Para este caso, cuando voy a analizar circuitos RLC, utilizó el MULTISIM. Tiene más instrumentos y es más didáctico, es mi opinión claro. Ahí tutoriales escritos y en videos, solo consta buscarlos. Desearía ayudarte más pero el Proteus solo lo utilizo para simular microcontroladores y crear PCB's. Si te animas a instalar el MULTISIM utiliza la versión 12 o superior.


----------



## pilm (Sep 3, 2016)

Hola @TyrellWellick. Se puede hacer como en la imagen adjunta.



  El voltaje sobre el capacitor se muestra en el canal A. Para el voltaje sobre la resistencia utilice el canal C, restándole el voltaje sobre el capacitor; para ello, en C activé el botón “C+D” y en el canal D activé el botón “Invert”.

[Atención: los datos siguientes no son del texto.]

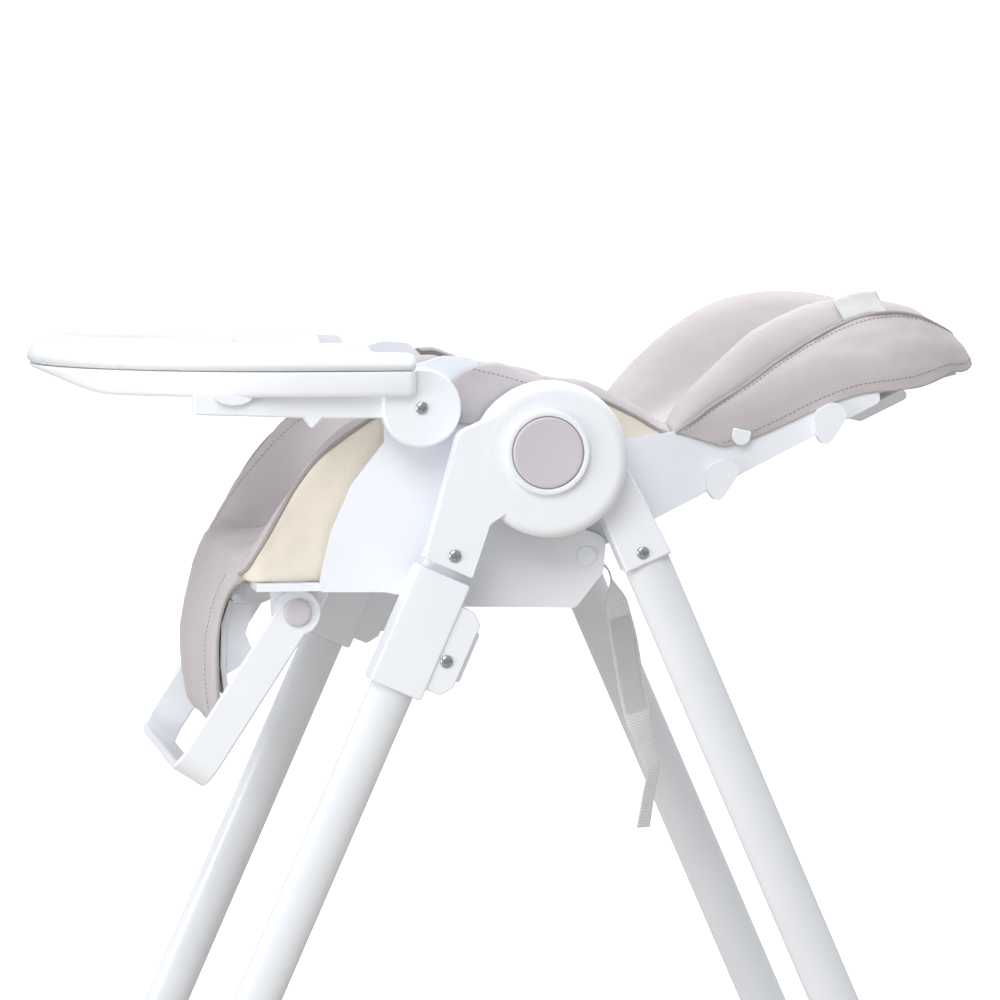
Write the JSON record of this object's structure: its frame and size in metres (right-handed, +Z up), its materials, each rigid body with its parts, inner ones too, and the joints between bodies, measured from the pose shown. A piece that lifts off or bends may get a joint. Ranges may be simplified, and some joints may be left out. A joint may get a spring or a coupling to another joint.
{
  "type": "baby high chair",
  "caption": "Folding baby high chair: tube A-frame with round fold hubs, sliding padded seat, reclining back, lift-up tray with a loose top, leg rest and footrest.",
  "frame": {"origin": "middle of the chair's footprint, on the floor", "axes": "+Z up; the child faces -Y; +X is the child's left"},
  "size_m": [0.545, 0.913, 0.8247],
  "materials": {
    "white_plastic": "satin injection-moulded white",
    "white_tube": "white powder coat",
    "taupe_plastic": "fine moulded texture",
    "taupe_leatherette": "soft grained imitation leather",
    "cream_leatherette": "soft grained imitation leather",
    "zinc_steel": "zinc plated",
    "grey_rubber": "matte",
    "webbing": "woven webbing",
    "buckle_plastic": "fine moulded texture"
  },
  "bodies": {
    "front_frame": {"front_leg_left": "white_tube", "front_leg_right": "white_tube", "front_hub_left": "white_plastic", "front_hub_right": "white_plastic", "hub_ring_left": "white_plastic", "hub_ring_right": "white_plastic", "hub_pin_left": "zinc_steel", "hub_pin_right": "zinc_steel", "front_socket_screw_left": "zinc_steel", "front_socket_screw_right": "zinc_steel", "front_foot_left": "white_plastic", "front_foot_right": "white_plastic", "front_foot_pad_left": "grey_rubber", "front_foot_pad_right": "grey_rubber", "front_cross_tube": "white_tube"},
    "rear_frame": {"rear_leg_left": "white_tube", "rear_leg_right": "white_tube", "rear_hub_left": "white_plastic", "rear_hub_right": "white_plastic", "rear_socket_screw_left": "zinc_steel", "rear_socket_screw_right": "zinc_steel", "rear_foot_left": "white_plastic", "rear_foot_right": "white_plastic", "rear_foot_pad_left": "grey_rubber", "rear_foot_pad_right": "grey_rubber", "rear_cross_tube": "white_tube"},
    "fold_button_left": {"fold_button_left": "taupe_plastic"},
    "fold_button_right": {"fold_button_right": "taupe_plastic"},
    "seat": {"seat_shell": "white_plastic", "height_slider_left": "white_plastic", "height_slider_right": "white_plastic", "slider_screw_left": "zinc_steel", "slider_screw_right": "zinc_steel", "seat_pad": "taupe_leatherette", "crotch_strap": "webbing", "lap_strap_left": "webbing", "lap_strap_right": "webbing", "buckle": "buckle_plastic", "label_strap": "webbing", "back_pin_left": "zinc_steel", "back_pin_right": "zinc_steel", "footrest_cap_left": "taupe_plastic", "footrest_cap_right": "taupe_plastic", "tray_hinge_screw_left": "zinc_steel", "tray_hinge_screw_right": "zinc_steel"},
    "height_button_left": {"height_button_left": "white_plastic"},
    "height_button_right": {"height_button_right": "white_plastic"},
    "leg_rest": {"leg_rest_plate": "white_plastic", "leg_rest_pad": "taupe_leatherette"},
    "footrest": {"footrest": "white_plastic"},
    "backrest": {"back_shell": "white_plastic", "back_pad": "taupe_leatherette"},
    "recline_handle": {"recline_handle": "white_plastic"},
    "tray_arms": {"tray_arm_left": "white_plastic", "tray_arm_right": "white_plastic"},
    "tray": {"tray_base": "white_plastic"},
    "tray_tab_left": {"tray_tab_left": "white_plastic"},
    "tray_tab_right": {"tray_tab_right": "white_plastic"},
    "tray_top": {"tray_top": "white_plastic"}
  },
  "joints": [
    {"name": "frame_fold", "type": "hinge", "parent": "front_frame", "child": "rear_frame", "pos_m": [0, 0.0165, 0.68], "axis": [-1, 0, 0], "range_deg": [0, 42]},
    {"name": "fold_button_left_press", "type": "slide", "parent": "front_frame", "child": "fold_button_left", "axis": [-1, 0, 0], "range_m": [0, 0.004], "stiffness_N_per_m": 800, "springref_m": -0.003},
    {"name": "fold_button_right_press", "type": "slide", "parent": "front_frame", "child": "fold_button_right", "axis": [1, 0, 0], "range_m": [0, 0.004], "stiffness_N_per_m": 800, "springref_m": -0.003},
    {"name": "seat_height", "type": "slide", "parent": "front_frame", "child": "seat", "axis": [0, -0.4035, -0.915], "range_m": [0, 0.25]},
    {"name": "height_button_left_press", "type": "slide", "parent": "seat", "child": "height_button_left", "axis": [0, -0.915, 0.4035], "range_m": [0, 0.004], "stiffness_N_per_m": 600, "springref_m": -0.003},
    {"name": "height_button_right_press", "type": "slide", "parent": "seat", "child": "height_button_right", "axis": [0, -0.915, 0.4035], "range_m": [0, 0.004], "stiffness_N_per_m": 600, "springref_m": -0.003},
    {"name": "back_recline", "type": "hinge", "parent": "seat", "child": "backrest", "pos_m": [0, 0.0605, 0.584], "axis": [1, 0, 0], "range_deg": [0, 50]},
    {"name": "recline_handle_squeeze", "type": "hinge", "parent": "backrest", "child": "recline_handle", "pos_m": [0, 0.35314, 0.71866], "axis": [1, 0, 0], "range_deg": [0, 6], "stiffness_Nm_per_rad": 2, "springref_deg": -5.73},
    {"name": "leg_rest_hinge", "type": "hinge", "parent": "seat", "child": "leg_rest", "pos_m": [0, -0.2645, 0.55], "axis": [-1, 0, 0], "range_deg": [0, 40]},
    {"name": "footrest_hinge", "type": "hinge", "parent": "seat", "child": "footrest", "pos_m": [0, -0.2135, 0.531], "axis": [-1, 0, 0], "range_deg": [-30, 20]},
    {"name": "tray_lift", "type": "hinge", "parent": "seat", "child": "tray_arms", "pos_m": [0, -0.1047, 0.7288], "axis": [-1, 0, 0], "range_deg": [0, 85]},
    {"name": "tray_slide", "type": "slide", "parent": "tray_arms", "child": "tray", "axis": [0, -1, 0], "range_m": [0, 0.05]},
    {"name": "tray_tab_left_pull", "type": "slide", "parent": "tray", "child": "tray_tab_left", "axis": [0, 0, -1], "range_m": [0, 0.004], "stiffness_N_per_m": 300, "springref_m": -0.003},
    {"name": "tray_tab_right_pull", "type": "slide", "parent": "tray", "child": "tray_tab_right", "axis": [0, 0, -1], "range_m": [0, 0.004], "stiffness_N_per_m": 300, "springref_m": -0.003},
    {"name": "tray_top_lift_off", "type": "slide", "parent": "tray", "child": "tray_top", "axis": [0, 0, 1], "range_m": [0, 0.05]}
  ]
}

  Si bien de esta manera se logran visualizar los voltajes tal como lo necesitas, sería mas fácil y practico mediante una gráfica análoga (icono Graph Mode de la barra lateral izquierda).


  Utilice para la prueba una señal de 10Vp a 1KHz.


----------



## yorsk2004 (Sep 4, 2016)

Yo usaría un análisis con la función ANALOGUE y los marcadores PROBE.


----------